First off, let's make something clear. There is no 'drachma lobby'. Not in Greece, at least. This is a cheap invention by a part of the systemic opposition, in its effort to prove that big domestic interests are supposedly conspiring to return the country to its national currency.
Only, something of the sort does exist, unless the conspiracy is being silently woven by marginal parties and public figures that do not express even one tenth of the electoral range.
The truth is therefore different. Powerful elements in the country fervently wish to preserve the monetary status quo of the last 15 years. As one body, Greece's business oligarchy and the financial institutions that represent it are whole-heartedly in favour of staying in the euro 'at all costs', even at the expense of social cohesion. The same is true of the overwhelming majority of the major media that influence public opinion.

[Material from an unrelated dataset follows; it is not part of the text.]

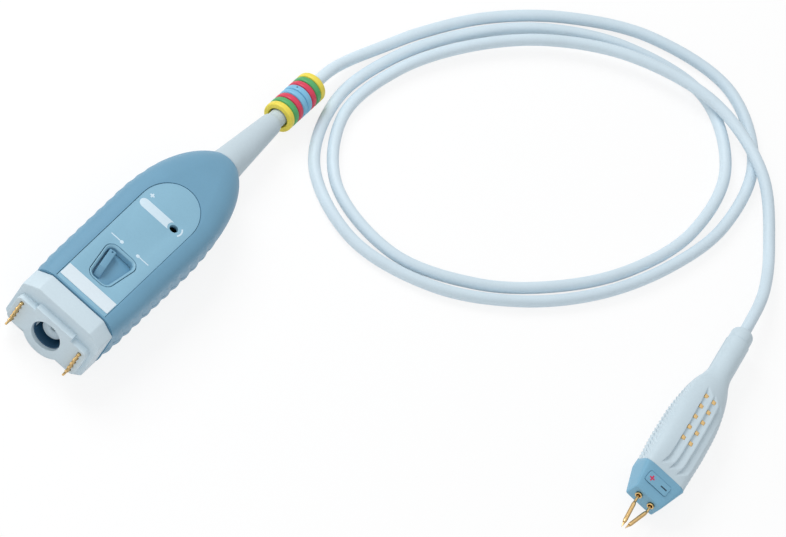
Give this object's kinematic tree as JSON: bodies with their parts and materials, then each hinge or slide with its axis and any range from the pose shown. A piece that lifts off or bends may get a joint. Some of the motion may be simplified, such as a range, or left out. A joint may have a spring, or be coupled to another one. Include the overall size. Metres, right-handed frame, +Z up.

For the current leftist government also, remaining in the eurozone is the dominant view. Otherwise, its leader would not have put his signature to an onerous and highly recessionary package of austerity measures amounting to 8 billion euros. With one crucial difference: contrary to the deterministic dogma for the euro at all costs, Mr. Tsipras' viewpoint links the economic sustainability of our painful stay in the European currency with a resolution of the debt problem.
Understanding the Tsipras approach does not demand great knowledge. Nor does it require complex arguments in order to become commonly understood. Simple primary-school mathematics point to its correctness. Because when the debt of the country is determined worldwide in correlation with its GDP and the last is being constantly decimated by memorandum policies, it becomes clear that there is no cure.
There is no doubt that the institutions' proposals for loan assistance, in all their versions, intensify the recession spiral, are extremely anti-growth and sink living standards further, thus intensifying the debt problem. The IMF itself has admitted this, after the fact, which in its unfavourable but nevertheless predominant scenario predicts the evolution of Greece's at 142.2 pct of GDP in 2022, or 25 percentage points above last year's forecasts! For this reason, it proposes further lending to Greece with a third memorandum, forgetting its prior position for immediate debt relief.
There is no serious economist on the planet today that claims that the Greek debt is sustainable. Some dare and whisper this at home, ostrich-style, and some shout it abroad, because they do not want to give (the current government at least) such help. Truth be told, this is exactly where the negotiations stumbled. Not on the 'nuts and bolts' of the tax-collection ideas.
We should not delude ourselves. Accepting additional loan agreements without a bold debt settlement will convert Greece into a zombie-state of the eurozone, a cheap, 'competitive' spa where central European tourists will wash their feet and locals will be searching through rubbish.
The problem is that the current government, which has a better graps of the mathematics than the previous ones, is not in a position to guarantee an alternative solution with safer conditions of survival than the humiliating stay in the euro. More dignified, perhaps. But certainly not easier.